§ **Task prompt**
Reproduce all of the material word for word.

§ **Raw data**
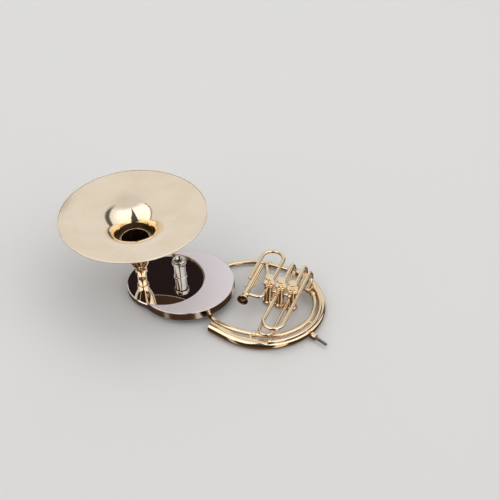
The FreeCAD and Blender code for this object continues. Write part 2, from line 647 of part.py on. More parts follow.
turned("mouthpiece_receiver", [
    ("shank_radius + shank_fit", "solder_gap"),
    ("receiver_radius - collar_lip", "solder_gap"),
    ("receiver_radius", "receiver_length * 0.25"),
    ("receiver_radius", "receiver_length * 0.8"),
    ("receiver_radius - collar_lip / 2", "receiver_length"),
    ("shank_radius + shank_fit", "receiver_length"),
], MOUTH)

CUP_START = "receiver_length + solder_gap"
RIM_FACE = CUP_START + " + cup_length"
RIM_LIP = RIM_FACE + " - rim_roll * 0.6"
turned("mouthpiece", [
    ("shank_radius * 0.94", CUP_START + " - shank_in"),
    ("shank_radius", CUP_START),
    ("cup_rim_radius * 0.36", CUP_START),
    ("cup_rim_radius * 0.36", CUP_START + " + cup_length * 0.14"),
    ("cup_rim_radius * 0.47", CUP_START + " + cup_length * 0.24"),
    ("cup_rim_radius * 0.65", CUP_START + " + cup_length * 0.36"),
    ("cup_rim_radius * 0.8", CUP_START + " + cup_length * 0.52"),
    ("cup_rim_radius * 0.89", CUP_START + " + cup_length * 0.7"),
    ("cup_rim_radius * 0.93", RIM_FACE + " - rim_roll * 1.6"),
    ("cup_rim_radius", RIM_FACE + " - rim_roll"),
    ("cup_rim_radius", RIM_FACE + " - rim_roll * 0.5"),
    ("cup_rim_radius - rim_roll", RIM_FACE),
    ("cup_mouth_radius", RIM_LIP),
    ("cup_mouth_radius * 0.92", RIM_LIP + " - cup_depth * 0.3"),
    ("cup_mouth_radius * 0.74", RIM_LIP + " - cup_depth * 0.62"),
    ("cup_mouth_radius * 0.46", RIM_LIP + " - cup_depth * 0.88"),
    ("throat_radius", RIM_LIP + " - cup_depth"),
    ("throat_radius", CUP_START + " - shank_in"),
], MOUTH)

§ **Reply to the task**
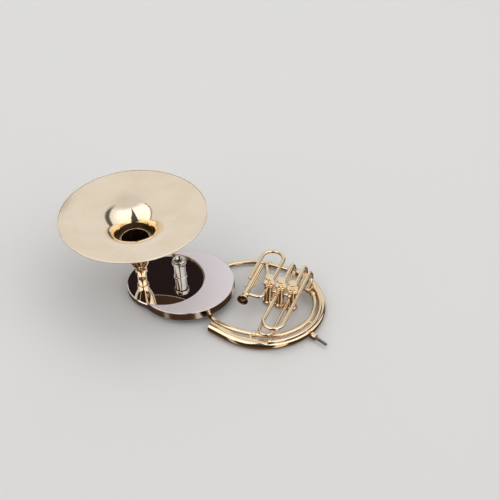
The FreeCAD and Blender code for this object continues. Write part 2, from line 647 of part.py on. More parts follow.
turned("mouthpiece_receiver", [
    ("shank_radius + shank_fit", "solder_gap"),
    ("receiver_radius - collar_lip", "solder_gap"),
    ("receiver_radius", "receiver_length * 0.25"),
    ("receiver_radius", "receiver_length * 0.8"),
    ("receiver_radius - collar_lip / 2", "receiver_length"),
    ("shank_radius + shank_fit", "receiver_length"),
], MOUTH)

CUP_START = "receiver_length + solder_gap"
RIM_FACE = CUP_START + " + cup_length"
RIM_LIP = RIM_FACE + " - rim_roll * 0.6"
turned("mouthpiece", [
    ("shank_radius * 0.94", CUP_START + " - shank_in"),
    ("shank_radius", CUP_START),
    ("cup_rim_radius * 0.36", CUP_START),
    ("cup_rim_radius * 0.36", CUP_START + " + cup_length * 0.14"),
    ("cup_rim_radius * 0.47", CUP_START + " + cup_length * 0.24"),
    ("cup_rim_radius * 0.65", CUP_START + " + cup_length * 0.36"),
    ("cup_rim_radius * 0.8", CUP_START + " + cup_length * 0.52"),
    ("cup_rim_radius * 0.89", CUP_START + " + cup_length * 0.7"),
    ("cup_rim_radius * 0.93", RIM_FACE + " - rim_roll * 1.6"),
    ("cup_rim_radius", RIM_FACE + " - rim_roll"),
    ("cup_rim_radius", RIM_FACE + " - rim_roll * 0.5"),
    ("cup_rim_radius - rim_roll", RIM_FACE),
    ("cup_mouth_radius", RIM_LIP),
    ("cup_mouth_radius * 0.92", RIM_LIP + " - cup_depth * 0.3"),
    ("cup_mouth_radius * 0.74", RIM_LIP + " - cup_depth * 0.62"),
    ("cup_mouth_radius * 0.46", RIM_LIP + " - cup_depth * 0.88"),
    ("throat_radius", RIM_LIP + " - cup_depth"),
    ("throat_radius", CUP_START + " - shank_in"),
], MOUTH)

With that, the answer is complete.